If you want to learn more, just look at the online help.
File system change notification: I have this working on Windows. When I implement it on Linux and Mac OS X I will blog about the API. This is really neat stuff, integrates with the I/O multiplexer loop so that waiting for notifications doesn't block all of Factor.
New representation for strings. I'm just starting this, but it shouldn't take too long. Right now, Factor strings are sequences of 16-bit characters, which is neither here nor there. It uses more memory than ASCII strings, but cannot represent every Unicode code point, since Unicode 5.0 requires 21 bits now. Totally brain-dead. The new representation is quite clever, and comes from Larceny Scheme. The idea is that strings are ASCII strings, but have an extra slot pointing to an 'auxiliary vector'. If no auxiliary vector is set, the nth character of the string is just the nth byte. If an auxiliary vector is set, then the nth character has the nth byte as the least significant 8 bits, and the most significant 13 bits come from the nth double-byte in the auxiliary vector. Storing a non-ASCII character into the string creates an auxiliary vector if necessary. This reduces space usage for ASCII strings, it can represent every Unicode code point, and for strings with high code points in them, it still uses less space than the other alternative, UTF-32.

Generic resource disposal

One approach is the Java approach. It is pretty much the worst:

Resource r = acquire(...);

try {
    doSomething(r);
} finally {
    r.dispose();
}

This is bad because it leads to code duplication, and forgetting to pair acquisition with disposal, or forgetting to do it with try/finally, can result in resource leaks which are hard to track down.

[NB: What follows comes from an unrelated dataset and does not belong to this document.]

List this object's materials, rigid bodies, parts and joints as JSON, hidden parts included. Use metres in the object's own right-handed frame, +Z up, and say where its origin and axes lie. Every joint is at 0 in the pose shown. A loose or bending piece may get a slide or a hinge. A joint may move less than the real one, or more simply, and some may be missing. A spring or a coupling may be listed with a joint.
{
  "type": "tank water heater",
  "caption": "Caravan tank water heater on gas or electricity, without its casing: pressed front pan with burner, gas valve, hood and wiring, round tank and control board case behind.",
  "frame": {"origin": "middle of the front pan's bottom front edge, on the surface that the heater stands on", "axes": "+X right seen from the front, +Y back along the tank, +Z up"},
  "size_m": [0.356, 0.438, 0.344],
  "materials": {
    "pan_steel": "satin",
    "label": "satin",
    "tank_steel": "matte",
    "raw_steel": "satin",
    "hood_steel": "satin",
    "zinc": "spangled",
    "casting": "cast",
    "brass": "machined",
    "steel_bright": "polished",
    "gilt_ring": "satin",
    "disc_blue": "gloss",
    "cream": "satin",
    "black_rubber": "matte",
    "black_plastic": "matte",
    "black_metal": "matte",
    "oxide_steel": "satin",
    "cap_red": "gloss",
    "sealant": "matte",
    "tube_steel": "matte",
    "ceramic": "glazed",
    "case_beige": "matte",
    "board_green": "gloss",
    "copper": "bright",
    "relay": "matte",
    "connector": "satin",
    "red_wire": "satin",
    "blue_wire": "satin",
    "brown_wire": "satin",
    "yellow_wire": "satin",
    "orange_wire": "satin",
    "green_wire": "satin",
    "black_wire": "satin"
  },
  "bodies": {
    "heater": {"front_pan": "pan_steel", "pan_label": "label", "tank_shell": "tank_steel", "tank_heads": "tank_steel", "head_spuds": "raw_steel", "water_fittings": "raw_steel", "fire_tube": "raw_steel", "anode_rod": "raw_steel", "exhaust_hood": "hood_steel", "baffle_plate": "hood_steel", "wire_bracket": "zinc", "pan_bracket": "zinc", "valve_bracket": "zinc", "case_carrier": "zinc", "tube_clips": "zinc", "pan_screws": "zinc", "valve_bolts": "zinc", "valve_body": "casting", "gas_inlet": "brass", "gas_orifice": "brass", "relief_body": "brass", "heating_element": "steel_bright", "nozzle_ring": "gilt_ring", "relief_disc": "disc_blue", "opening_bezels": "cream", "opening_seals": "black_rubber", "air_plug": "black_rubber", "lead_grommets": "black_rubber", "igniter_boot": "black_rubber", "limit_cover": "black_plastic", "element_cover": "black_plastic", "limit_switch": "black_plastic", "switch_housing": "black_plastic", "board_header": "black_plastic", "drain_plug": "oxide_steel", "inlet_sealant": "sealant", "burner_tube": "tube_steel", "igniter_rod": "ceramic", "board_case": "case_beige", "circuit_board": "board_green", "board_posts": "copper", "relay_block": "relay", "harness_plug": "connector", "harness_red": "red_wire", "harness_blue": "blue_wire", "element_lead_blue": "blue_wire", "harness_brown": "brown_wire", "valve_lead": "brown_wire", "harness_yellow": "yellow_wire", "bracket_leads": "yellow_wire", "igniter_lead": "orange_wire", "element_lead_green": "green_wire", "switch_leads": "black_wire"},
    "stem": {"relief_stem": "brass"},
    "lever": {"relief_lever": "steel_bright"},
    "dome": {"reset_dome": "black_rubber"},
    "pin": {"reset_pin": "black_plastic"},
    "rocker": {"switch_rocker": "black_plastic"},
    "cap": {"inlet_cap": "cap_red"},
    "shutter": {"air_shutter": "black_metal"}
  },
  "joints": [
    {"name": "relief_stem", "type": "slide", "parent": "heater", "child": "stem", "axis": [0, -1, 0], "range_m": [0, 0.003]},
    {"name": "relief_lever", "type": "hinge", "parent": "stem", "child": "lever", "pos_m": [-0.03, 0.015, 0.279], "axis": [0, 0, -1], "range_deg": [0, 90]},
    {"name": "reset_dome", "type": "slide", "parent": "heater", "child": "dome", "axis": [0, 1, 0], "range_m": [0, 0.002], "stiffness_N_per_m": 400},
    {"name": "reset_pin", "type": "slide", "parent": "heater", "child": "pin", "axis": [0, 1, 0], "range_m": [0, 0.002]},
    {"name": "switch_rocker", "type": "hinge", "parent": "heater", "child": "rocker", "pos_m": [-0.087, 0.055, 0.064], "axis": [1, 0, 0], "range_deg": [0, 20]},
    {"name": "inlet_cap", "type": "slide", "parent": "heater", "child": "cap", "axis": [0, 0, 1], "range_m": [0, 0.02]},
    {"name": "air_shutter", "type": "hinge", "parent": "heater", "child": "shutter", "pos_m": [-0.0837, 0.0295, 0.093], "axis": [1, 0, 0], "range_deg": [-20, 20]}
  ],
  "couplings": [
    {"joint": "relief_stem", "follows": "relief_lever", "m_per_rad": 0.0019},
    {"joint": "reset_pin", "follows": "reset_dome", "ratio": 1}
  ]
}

Idiomatic C++ combines resource acquisition with memory management, so you have something like:

void foo(...) {
    Resource r;

    doSomething(&r);

    /* r's dtor called here */
}

This is somewhat cleaner than the Java approach but it depends on value types and deterministic memory management, which is not a trait that most high-level languages share.

Languages with first-class functions such as Lisp, Haskell and Factor take another approach, which is my personal favorite; you pass a block of code to a higher order function, which encapsulates the try/finally boilerplate for you:

[ do-something ] with-stream

This approach works very well; it composes naturally for acquiring multiple resources at once, and there is no boilerplate on the caller side.

However, with our growing library we're also growing the set of disposable resources. Right now, we have:

Streams
Memory mapped files
File system change monitors
Database connections
Database queries

With more on the way. This creates a problem because each with-foo word does essentially the same thing:

: with-foo ( foo quot -- )
    over [ close-foo ] curry [ ] cleanup ; inline

There were some variations on the theme, but it was all essentially the same.

Instead of having different words to close each type of resource, it makes sense to have a single word which does it. So now the continuations vocabulary has two new words, dispose and with-disposal. The dispose word is generic, and it replaces stream-close, close-mapped-file, close-monitor, cleanup-statement (databases), etc. The with-disposal word is the cleanup combinator.

The with-stream word is there, it binds stdio in addition to doing the cleanup. However it is simpler because it now uses with-disposal.

Simple and sweet, and now all the boilerplate is gone, on the side of the caller as well as the implementation side.

Friday, January 25, 2008

Improvements to io.launcher

Factor's integration with the host operating system just keeps on getting better. I already blogged about Factor's awesome process launcher library and today it got even better.

First of all, run-process and run-detached return an instance of process. These objects can be passed to wait-for-process which waits for the process to exit and returns the exit code.

Unlike before, waiting for a process to exit does not block the entire Factor VM, instead process exit notifications are hooked into the I/O event queue provided by our Windows and Unix "native I/O" support.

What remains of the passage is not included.